Angolan President João Lourenço announced a raft of new memorandums of understanding and cooperation agreements alongside his Brazilian counterpart in Brasilia on Friday, reports the Brazilian news website Opinião em Pauta.
Speaking at a press conference, Lourenço outlined newly signed memorandums of understanding (MoUs) that focused on human rights, agriculture, forest conservation, and innovations in the oil and energy sectors, as well as a cooperation agreement to combat transnational crime.
Lourenço also urged Brazil to reopen a financing line to support export credit coverage. “We want to see Brazilian private investment in Angola and Angolan private investment in Brazil, but we also want Brazilian companies to continue participating in the recovery and grassroots construction of public infrastructure,” he told the press.
The Angolan president concluded his three-day visit, the first since attending President Luiz Inácio Lula da Silva’s inauguration in January 2023, with a meeting with African ambassadors stationed in Brazil and members of the Caribbean Community.

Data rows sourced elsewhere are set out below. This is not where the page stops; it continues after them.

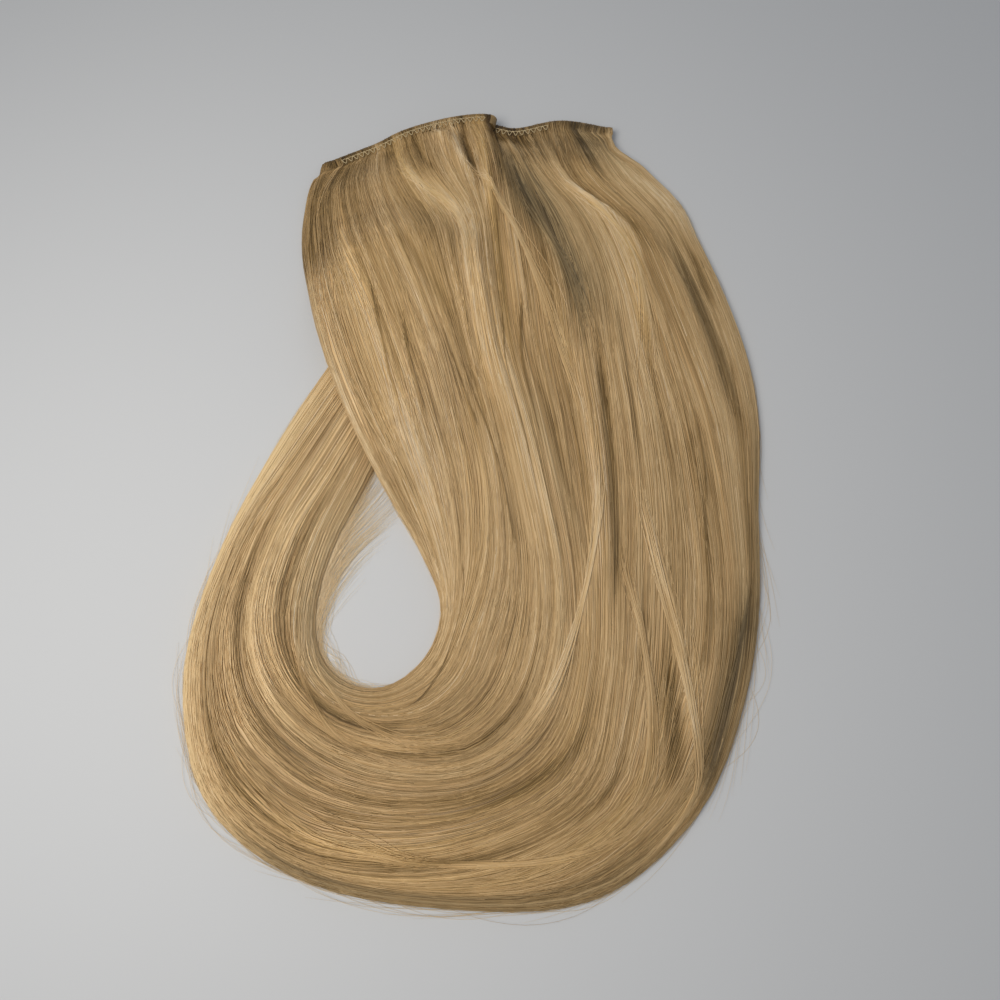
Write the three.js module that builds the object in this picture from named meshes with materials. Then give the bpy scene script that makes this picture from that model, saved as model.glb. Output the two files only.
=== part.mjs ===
// A clip-in hair extension: one folded, machine-stitched weft with two curtains of long straight hair
// and three snap clips under the weft. It lies on a flat surface, the weft at the top, and the hair runs
// down, round an open eye and back up, until its tips pass under the curtain that it started from.
// Millimetres, +Z up, origin at the middle of the footprint, on the surface that it lies on.
import * as THREE from "three";

// The laid hair, seen from above
const curlWidth = 234;
const curlLength = 337;
const pileHeight = 21;
const edgeThickness = 1.6;
const tipThickness = 1.2;
const domePower = 2.4;
const domeRise = 0.7;

// The tail end of the hair, where it passes under the curtain
const tailHeight = 7.5;
const tailClearance = 1.2;
const tailHalfWidth = 24;
const tailRamp = 26;

// Locks, as rounded ridges along the curtains
const locksPerCurtain = 4;
const lockDepth = 1.5;
const lockWander = 0.35;
const curtainGap = 0.4;

// The stitched weft band, folded on itself once
const bandWidth = 4.5;
const bandThickness = 2.4;
const bandLayerGap = 0.5;
const bandFoldBack = 16;
const seamGap = 0.3;

// The snap clips sewn under the weft
const clipLength = 30;
const clipDepth = 9.5;
const clipThickness = 1.6;
const clipCornerRadius = 3;
const clipSlotWidth = 1.5;
const clipSlotLength = 20;
const clipRimWidth = 1.5;
const clipGap = 0.3;
const clipRelease = 20;

// How finely the curved pieces are cut
const stationsPerSection = 3;
const columnsPerLock = 4;
const bandStep = 3;
const foldSteps = 6;
const widthSamples = 36;

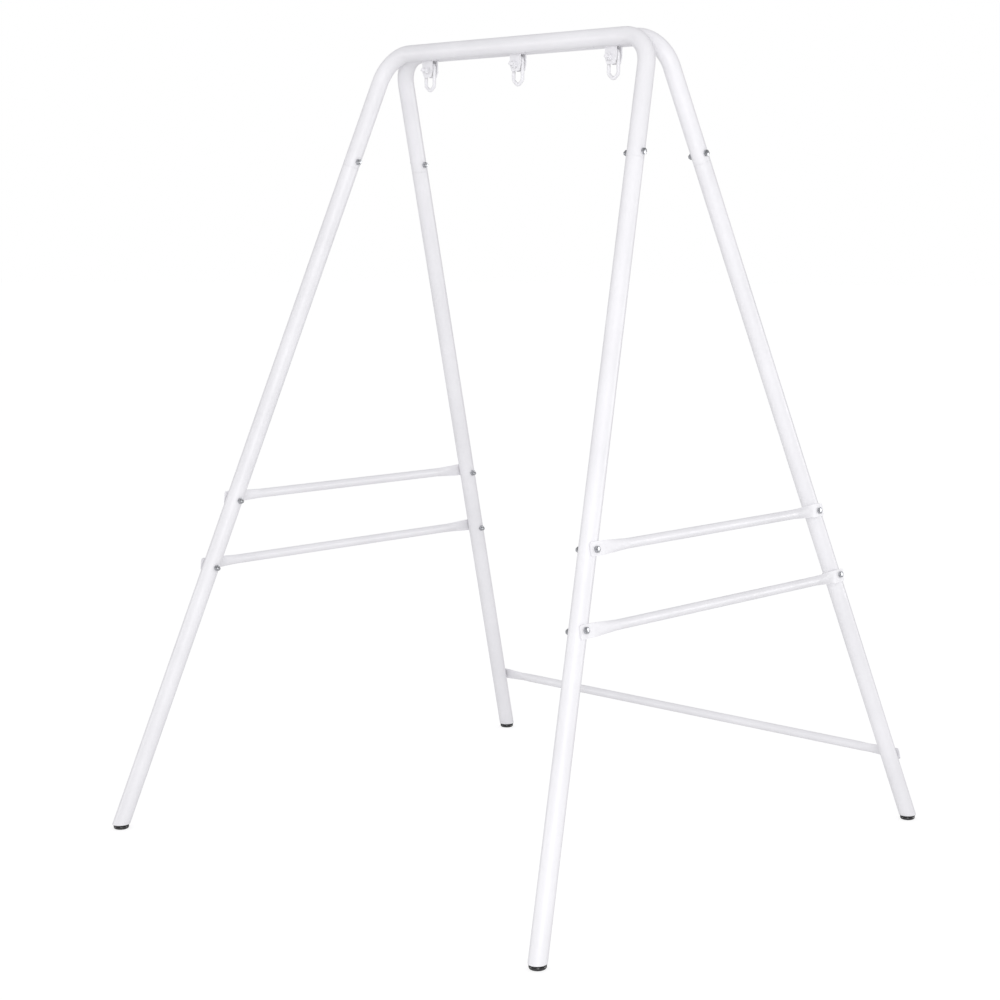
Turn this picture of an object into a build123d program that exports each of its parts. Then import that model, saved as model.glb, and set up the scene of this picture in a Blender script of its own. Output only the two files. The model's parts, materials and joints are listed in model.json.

Lula responded by extolling Angola’s credit worthiness. “Angola has always been a good payer and settled its debt five years ahead of schedule,” he emphasised, adding that “no one should fear selling anything to Angola or offering loans because Angolans honour their obligations.”
[See more: Angola courts Brazilian agribusiness]
The National Bank for Economic and Social Development has already agreed to support the acquisition of multiple Embraer C-390 Millennium aircraft, the jet-powered military transport likely replacing aging Antonov An-12s in the Angolan air fleet. Lula said the state-owned planemaker is also “ready to assist in the recovery of Angola’s Super Tucano aircraft fleet,” further bolstering aviation security.
State-owned oil giant Petrobras meanwhile signed an MoU with Angola’s Sonangol to expand joint oil exploration in ultra-deepwater basins, including the 420-million-barrel Cameia-Golfinho field off the southern coast of Bengo Province. Angolan crude accounted for more than 94 percent of Brazil’s crude oil imports last year, totalling more than US$1 billion. (Brazil meanwhile exported US$492 million of goods to Angola, including meat, sugar, petroleum products, machinery, automobiles and agricultural equipment.)
Agriculture is another key area of cooperation recently strengthened, with Brazil’s Embrapa training 75 Angolan technicians in food storage and cost analysis, while a proposed bilateral treaty could allocate half a million hectares of Angolan land for Brazilian-led farming projects, significantly improving food security.
This type of “transformative project” is exactly what Angola needs, according to Lourenço. “If these agreements materialise, they will undoubtedly further strengthen the friendship and collaboration between our nations,” he said.
Despite being the first country to recognise Angola’s independence in 1975 and maintaining close relations for decades, under far-right Brazilian President Jair Bolsonaro, Africa received little attention – something Lula pledged to rectify within months of taking office. “We can clearly see that Brazil is back in Africa,” Lourenço noted, highlighting the numerous exchanges between the two governments’ teams in the two years since.